Adjacencies, it seems, does have its drawbacks, in the way listeners must compromise their ears for discovery in order to find enjoyment. The breadth of curious din can be overwhelming and even the musicians themselves experienced this flighty education. Kumpf describes the musicians’ process of dealing with that overload through their practice sessions being a test of balance: “The thing that’s interesting about Adjacencies is we have this 15-minute rehearsal recording of it; we have the score, the one complete score that exists in the archive of hers. And we worked on it for a while – the musicians had to learn it and the sound designers had to learn it. And it was one of those things where the first time we presented it, it felt like so much information came out of every performance of it. So each iteration is a continued exploration where there’s just more information; you’re learning more and more every time you perform it. It’s different every time we perform it so we learn something different every time we hear it.”
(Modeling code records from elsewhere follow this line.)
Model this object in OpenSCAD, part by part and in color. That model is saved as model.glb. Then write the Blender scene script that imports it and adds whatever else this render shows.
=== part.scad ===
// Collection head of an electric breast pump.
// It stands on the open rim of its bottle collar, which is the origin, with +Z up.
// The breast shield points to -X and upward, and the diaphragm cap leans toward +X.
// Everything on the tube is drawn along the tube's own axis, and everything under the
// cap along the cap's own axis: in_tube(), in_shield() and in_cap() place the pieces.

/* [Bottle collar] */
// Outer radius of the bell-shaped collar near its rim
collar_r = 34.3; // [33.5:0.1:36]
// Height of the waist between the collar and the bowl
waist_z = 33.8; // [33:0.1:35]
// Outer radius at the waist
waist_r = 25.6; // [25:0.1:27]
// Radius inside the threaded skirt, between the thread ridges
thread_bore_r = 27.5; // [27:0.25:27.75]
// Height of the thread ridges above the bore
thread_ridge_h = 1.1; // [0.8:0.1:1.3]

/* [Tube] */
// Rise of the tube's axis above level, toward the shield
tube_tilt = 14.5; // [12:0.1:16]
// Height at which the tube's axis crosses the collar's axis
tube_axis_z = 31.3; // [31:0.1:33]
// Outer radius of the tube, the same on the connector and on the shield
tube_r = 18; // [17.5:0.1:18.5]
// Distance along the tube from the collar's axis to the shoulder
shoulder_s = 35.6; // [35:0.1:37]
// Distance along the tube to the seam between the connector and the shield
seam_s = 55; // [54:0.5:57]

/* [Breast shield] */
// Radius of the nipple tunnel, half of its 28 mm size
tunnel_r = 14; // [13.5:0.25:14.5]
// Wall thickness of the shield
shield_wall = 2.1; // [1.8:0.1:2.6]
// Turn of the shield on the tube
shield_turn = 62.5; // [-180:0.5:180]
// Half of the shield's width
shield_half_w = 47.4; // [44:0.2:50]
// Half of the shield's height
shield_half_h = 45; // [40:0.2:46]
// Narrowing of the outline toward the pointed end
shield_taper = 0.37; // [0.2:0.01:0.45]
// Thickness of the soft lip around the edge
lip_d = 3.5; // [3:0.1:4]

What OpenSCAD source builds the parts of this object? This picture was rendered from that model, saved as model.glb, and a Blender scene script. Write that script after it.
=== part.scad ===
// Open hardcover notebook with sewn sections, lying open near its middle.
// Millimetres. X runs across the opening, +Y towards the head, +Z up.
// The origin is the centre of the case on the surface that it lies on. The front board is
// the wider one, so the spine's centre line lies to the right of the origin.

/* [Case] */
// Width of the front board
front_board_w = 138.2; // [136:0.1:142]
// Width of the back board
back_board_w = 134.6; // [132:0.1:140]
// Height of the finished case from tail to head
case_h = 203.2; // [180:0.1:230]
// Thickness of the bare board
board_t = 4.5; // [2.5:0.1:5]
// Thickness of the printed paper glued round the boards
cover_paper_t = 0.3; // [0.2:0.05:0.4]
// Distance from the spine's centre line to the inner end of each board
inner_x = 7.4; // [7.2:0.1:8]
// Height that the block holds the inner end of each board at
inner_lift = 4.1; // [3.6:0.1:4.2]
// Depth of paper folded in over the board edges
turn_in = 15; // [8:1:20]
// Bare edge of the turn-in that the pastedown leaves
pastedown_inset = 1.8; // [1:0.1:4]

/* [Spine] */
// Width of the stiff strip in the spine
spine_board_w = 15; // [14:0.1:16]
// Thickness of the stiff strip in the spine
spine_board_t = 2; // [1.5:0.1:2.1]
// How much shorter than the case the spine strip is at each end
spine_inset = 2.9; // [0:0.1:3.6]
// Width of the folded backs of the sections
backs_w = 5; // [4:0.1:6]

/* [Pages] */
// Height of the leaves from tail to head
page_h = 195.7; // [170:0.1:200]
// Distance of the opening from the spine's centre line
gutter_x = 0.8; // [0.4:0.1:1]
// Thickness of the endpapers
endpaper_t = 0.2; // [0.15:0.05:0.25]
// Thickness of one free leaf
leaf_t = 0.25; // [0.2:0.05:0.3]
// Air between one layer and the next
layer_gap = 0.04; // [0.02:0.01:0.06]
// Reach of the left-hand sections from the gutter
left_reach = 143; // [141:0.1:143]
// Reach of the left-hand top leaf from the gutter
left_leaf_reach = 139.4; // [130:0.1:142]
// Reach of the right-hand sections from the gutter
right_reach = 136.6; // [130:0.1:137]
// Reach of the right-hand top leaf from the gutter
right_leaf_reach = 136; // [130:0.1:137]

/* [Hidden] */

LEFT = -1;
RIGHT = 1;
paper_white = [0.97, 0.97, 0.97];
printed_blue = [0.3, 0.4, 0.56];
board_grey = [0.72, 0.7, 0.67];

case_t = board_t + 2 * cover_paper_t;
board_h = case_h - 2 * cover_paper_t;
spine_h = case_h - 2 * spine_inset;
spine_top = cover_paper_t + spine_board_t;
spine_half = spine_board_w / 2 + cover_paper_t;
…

There is quite a lack of interest in understanding the poesis of the ear: how, exactly, our locality configures the music around us and, inversely, how the sound configured in the world around us accentuates human presence. Amacher’s music cannot be analyzed without the physiological presence of a human being. It cannot be translated over headphones, is not readily available on a compressed MP3 file, and it is the rarity of this excavation that is both endearing and off-putting, due to what can feel like an anachronistic way of receiving sound. But what remains unequivocally present with Amacher’s sound is the urgent necessity of radicality and a celebration of the geography of the human body. It was that appreciation for the human form that provided a foundation for the shapes Amacher would create until her death. Though the terrains are not often traversed, it is this sacred sonic ground where Amacher’s legacy of rapturous curiosity lives on.